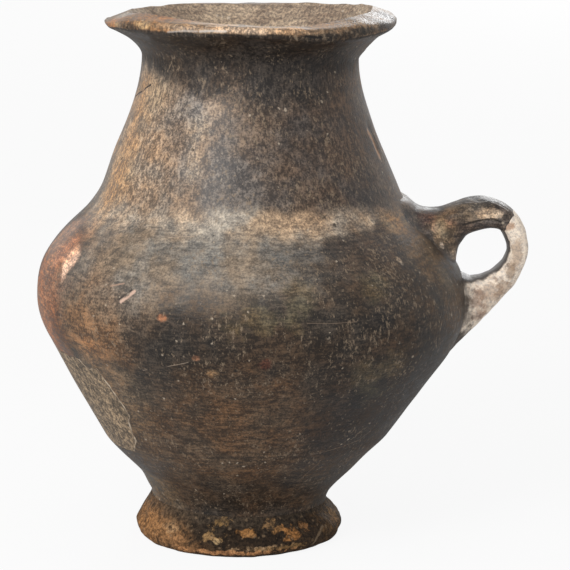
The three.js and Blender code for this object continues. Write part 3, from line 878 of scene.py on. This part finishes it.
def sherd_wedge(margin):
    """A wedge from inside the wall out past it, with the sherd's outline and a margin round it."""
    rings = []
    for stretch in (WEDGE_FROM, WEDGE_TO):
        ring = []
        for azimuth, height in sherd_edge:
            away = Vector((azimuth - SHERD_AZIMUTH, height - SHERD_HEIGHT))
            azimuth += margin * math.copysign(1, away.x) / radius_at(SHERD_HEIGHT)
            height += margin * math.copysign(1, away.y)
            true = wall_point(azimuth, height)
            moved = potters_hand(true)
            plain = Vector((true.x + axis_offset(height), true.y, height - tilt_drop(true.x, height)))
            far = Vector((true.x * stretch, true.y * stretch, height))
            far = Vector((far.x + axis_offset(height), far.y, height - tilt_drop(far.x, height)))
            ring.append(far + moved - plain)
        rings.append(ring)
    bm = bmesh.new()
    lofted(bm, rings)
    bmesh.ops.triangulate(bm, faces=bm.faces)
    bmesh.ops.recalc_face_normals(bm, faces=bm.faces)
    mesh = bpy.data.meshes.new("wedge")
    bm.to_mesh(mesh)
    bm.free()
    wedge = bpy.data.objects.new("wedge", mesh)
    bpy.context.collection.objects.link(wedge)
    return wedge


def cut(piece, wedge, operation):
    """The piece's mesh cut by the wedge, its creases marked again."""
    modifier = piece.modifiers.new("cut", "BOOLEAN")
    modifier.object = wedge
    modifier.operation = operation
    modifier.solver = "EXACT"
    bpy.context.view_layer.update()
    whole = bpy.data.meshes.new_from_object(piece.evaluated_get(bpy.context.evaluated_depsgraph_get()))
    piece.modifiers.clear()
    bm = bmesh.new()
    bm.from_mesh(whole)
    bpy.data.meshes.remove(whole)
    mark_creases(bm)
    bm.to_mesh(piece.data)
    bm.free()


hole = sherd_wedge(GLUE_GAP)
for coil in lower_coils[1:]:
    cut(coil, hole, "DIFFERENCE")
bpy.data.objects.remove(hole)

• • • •

→ What is needed
Extract the data exactly as given.

→ Solution
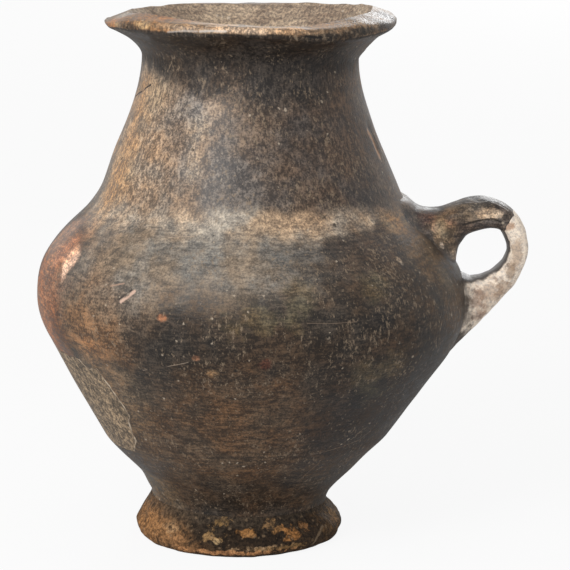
The three.js and Blender code for this object continues. Write part 3, from line 878 of scene.py on. This part finishes it.
def sherd_wedge(margin):
    """A wedge from inside the wall out past it, with the sherd's outline and a margin round it."""
    rings = []
    for stretch in (WEDGE_FROM, WEDGE_TO):
        ring = []
        for azimuth, height in sherd_edge:
            away = Vector((azimuth - SHERD_AZIMUTH, height - SHERD_HEIGHT))
            azimuth += margin * math.copysign(1, away.x) / radius_at(SHERD_HEIGHT)
            height += margin * math.copysign(1, away.y)
            true = wall_point(azimuth, height)
            moved = potters_hand(true)
            plain = Vector((true.x + axis_offset(height), true.y, height - tilt_drop(true.x, height)))
            far = Vector((true.x * stretch, true.y * stretch, height))
            far = Vector((far.x + axis_offset(height), far.y, height - tilt_drop(far.x, height)))
            ring.append(far + moved - plain)
        rings.append(ring)
    bm = bmesh.new()
    lofted(bm, rings)
    bmesh.ops.triangulate(bm, faces=bm.faces)
    bmesh.ops.recalc_face_normals(bm, faces=bm.faces)
    mesh = bpy.data.meshes.new("wedge")
    bm.to_mesh(mesh)
    bm.free()
    wedge = bpy.data.objects.new("wedge", mesh)
    bpy.context.collection.objects.link(wedge)
    return wedge


def cut(piece, wedge, operation):
    """The piece's mesh cut by the wedge, its creases marked again."""
    modifier = piece.modifiers.new("cut", "BOOLEAN")
    modifier.object = wedge
    modifier.operation = operation
    modifier.solver = "EXACT"
    bpy.context.view_layer.update()
    whole = bpy.data.meshes.new_from_object(piece.evaluated_get(bpy.context.evaluated_depsgraph_get()))
    piece.modifiers.clear()
    bm = bmesh.new()
    bm.from_mesh(whole)
    bpy.data.meshes.remove(whole)
    mark_creases(bm)
    bm.to_mesh(piece.data)
    bm.free()


hole = sherd_wedge(GLUE_GAP)
for coil in lower_coils[1:]:
    cut(coil, hole, "DIFFERENCE")
bpy.data.objects.remove(hole)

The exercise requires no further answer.